Did I make you worry about relying on the internet for even basic information? (I hope so!) Did I make you worry about assuming professors always know what they’re talking about? (I hope so!) Do you feel like you have to read philosophers in their own words before leaving this comment?:
(I hope so!) Did I get Descartes wrong? (I hope not!)
The music in this podcast episode comes from the album Subliminal Mind Pub by Nick Herman. Purchase the full album on Bandcamp. Support indie artists!
“RNA Reel”:
I realize the notion of intrinsic and extrinsic can be confusing and contentious. By “non-relational” I’m trying to remain neutral; I don’t have any axe to grind about what counts as ‘intrinsic’. Dennett describes intrinsic as “atomic” and “unanalyzable”. Fine with me.
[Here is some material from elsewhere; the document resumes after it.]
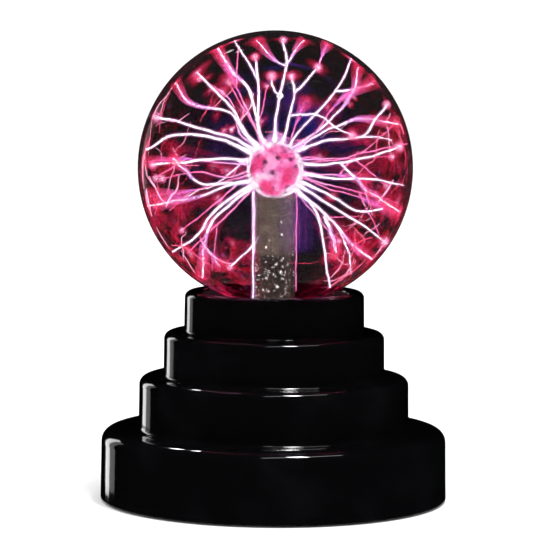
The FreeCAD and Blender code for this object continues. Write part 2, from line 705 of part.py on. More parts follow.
def bay_ribs():
    """Low ribs on the bay's ceiling that keep neighbouring cells apart."""
    return [
        box(
            -BAY_HALF_X + BAY_RIB_SET_IN,
            BAY_HALF_X - BAY_RIB_SET_IN,
            y + CELL_DIAMETER / 2 - BAY_RIB_W / 2,
            y + CELL_DIAMETER / 2 + BAY_RIB_W / 2,
            BAY_CEILING - BAY_RIB_H,
            BAY_CEILING + BAY_WALL / 2,
        )
        for y in contact_rows()[:-1]
    ]


def door_recess():
    reach = DOOR_LEDGE + DOOR_CLEARANCE
    return box(
        -BAY_HALF_X - reach,
        BAY_HALF_X + reach,
        BAY_FRONT_Y - reach,
        BAY_REAR_Y + reach,
        COVER_BOTTOM - CUT_OVER,
        RECESS_TOP,
    )


def finger_scoop():
    return rod(
        SCOOP_RADIUS,
        (0, BAY_REAR_Y + DOOR_LEDGE + SCOOP_SET_BACK, COVER_BOTTOM - CUT_OVER),
        CUT_OVER + SCOOP_DEPTH,
    )


def cover_cutters():
    cutters = [door_recess(), finger_scoop()]
    for x, y in ring_points(FOOT_RING, FOOT_ANGLES):
        cutters.append(rod(FOOT_RADIUS + FIT, (x, y, COVER_BOTTOM - CUT_OVER), CUT_OVER + FOOT_SINK))
    head_room = CUT_OVER + HEAD_DEPTH + COVER_HEAD_H
    for x, y in ring_points(COVER_SCREW_RING, COVER_SCREW_ANGLES):
        cutters.append(rod(COVER_HEAD_R + LOOSE, (x, y, COVER_BOTTOM - CUT_OVER), head_room))
        cutters.append(rod(COVER_SCREW_R + LOOSE, (x, y, COVER_BOTTOM), COVER_T + CUT_OVER))
    for x, y in BOARD_HOLES:
        pilot_z = COVER_TOP - BOARD_PILOT_IN_COVER
        deep = BOARD_PILOT_IN_COVER + BOARD_LIFT + CUT_OVER
        cutters.append(rod(BOARD_SCREW_R + FIT, (x, y, pilot_z), deep))
    socket_r = DOOR_PIN_R + DOOR_PIN_CLEARANCE
    socket_half = BAY_HALF_X + DOOR_LEDGE + DOOR_PIN_LENGTH + DOOR_PIN_END_GAP
    cutters.append(rod(socket_r, (-socket_half, DOOR_AXIS_Y, DOOR_AXIS_Z), 2 * socket_half, X_AXIS))
    for y in (contact_rows()[0], contact_rows()[-1]):
        cutters.append(
            box(
                -BAY_HALF_X,
                -BAY_HALF_X + CONTACT_SLOT_T,
                y - CONTACT_SLOT_W / 2,
                y + CONTACT_SLOT_W / 2,
                BAY_CEILING - CUT_OVER,
                BAY_ROOF + CUT_OVER,
            )
        )
    return cutters


def battery_door():
    half_x = BAY_HALF_X + DOOR_LEDGE
    rear_y = BAY_REAR_Y + DOOR_LEDGE
    plate = box(-half_x, half_x, DOOR_AXIS_Y, rear_y, COVER_BOTTOM, DOOR_TOP)
    edge = rod(DOOR_T / 2, (-half_x, DOOR_AXIS_Y, DOOR_AXIS_Z), 2 * half_x, X_AXIS)
    pin_half = half_x + DOOR_PIN_LENGTH
    pins = rod(DOOR_PIN_R, (-pin_half, DOOR_AXIS_Y, DOOR_AXIS_Z), 2 * pin_half, X_AXIS)
    leg_y = BAY_REAR_Y - LATCH_GAP
    leg = box(
        -LATCH_WIDTH / 2, LATCH_WIDTH / 2, leg_y - LATCH_T, leg_y, DOOR_AXIS_Z, DOOR_TOP + LATCH_HEIGHT
    )
    rib_half_x = half_x - BAY_RIB_SET_IN
    ribs = [
        box(-rib_half_x, rib_half_x, y, y + DOOR_RIB_W, DOOR_AXIS_Z, DOOR_TOP + DOOR_RIB_H)
        for y in (BAY_FRONT_Y + DOOR_RIB_SET_IN, BAY_REAR_Y - DOOR_RIB_SET_IN)
    ]
    door = joined([plate, edge, pins, leg] + ribs)
    door = door.cut(finger_scoop())
    first_groove = rear_y + SCOOP_SET_BACK - SCOOP_RADIUS - GRIP_PITCH
    for i in range(GRIP_GROOVES):
        y = first_groove - GRIP_PITCH * i
        groove = box(
            -GRIP_HALF_WIDTH,
            GRIP_HALF_WIDTH,
            y,
            y + GRIP_GROOVE_W,
            COVER_BOTTOM - CUT_OVER,
            COVER_BOTTOM + GRIP_GROOVE_DEPTH,
        )
        door = door.cut(groove)
    for side in (-1, 1):
        x = side * (LATCH_WIDTH / 2 + LATCH_SLIT_W)
        slit = box(
            x - LATCH_SLIT_W / 2,
            x + LATCH_SLIT_W / 2,
            rear_y - LATCH_SLIT_LENGTH,
            rear_y + CUT_OVER,
            COVER_BOTTOM - CUT_OVER,
            DOOR_TOP + CUT_OVER,
        )
        door = door.cut(slit)
    return door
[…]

If you want to see how complicated this matter can get, click on the link in the quote below (get ready for word math):
“Here are a number of intuitions: an intrinsic property is a property a thing a has in virtue of the way it is in itself; the world outside a cannot influence a’s having its intrinsic properties; the fact that a either has or lacks the property in question is a fact just about a alone; intrinsic properties are those that characterise things directly, not via their relations to other things: they are local and internal and do not depend on what is going on outside a.” Intrinsic and Extrinsic Properties
It’s not simply that qualities fail to represent something real in the external world, though what he meant by ‘materially’ is a matter of debate (see below). The point is, qualities are unclear and indistinct as ideas. Another way of putting it is to say they are intrinsic, but intrinsically unclear and indistinct. They are essentially confused—which is very far from Dennett’s indubitable qualia.
According to SEP, “material falsity does not have to do with the relation between an idea and its object but with the mental operation that makes the object appear in a manner that does not enable us to tell whether its object is privative or positive…ideas of SQs [secondary qualities like heat and cold] are confused and obscure; they involve sensations which are often wrongly taken to be the objects the ideas represent.” [my note].
Edmund Husserl later criticizes Descartes for leaving the qualitative world behind just as soon as he discovers it.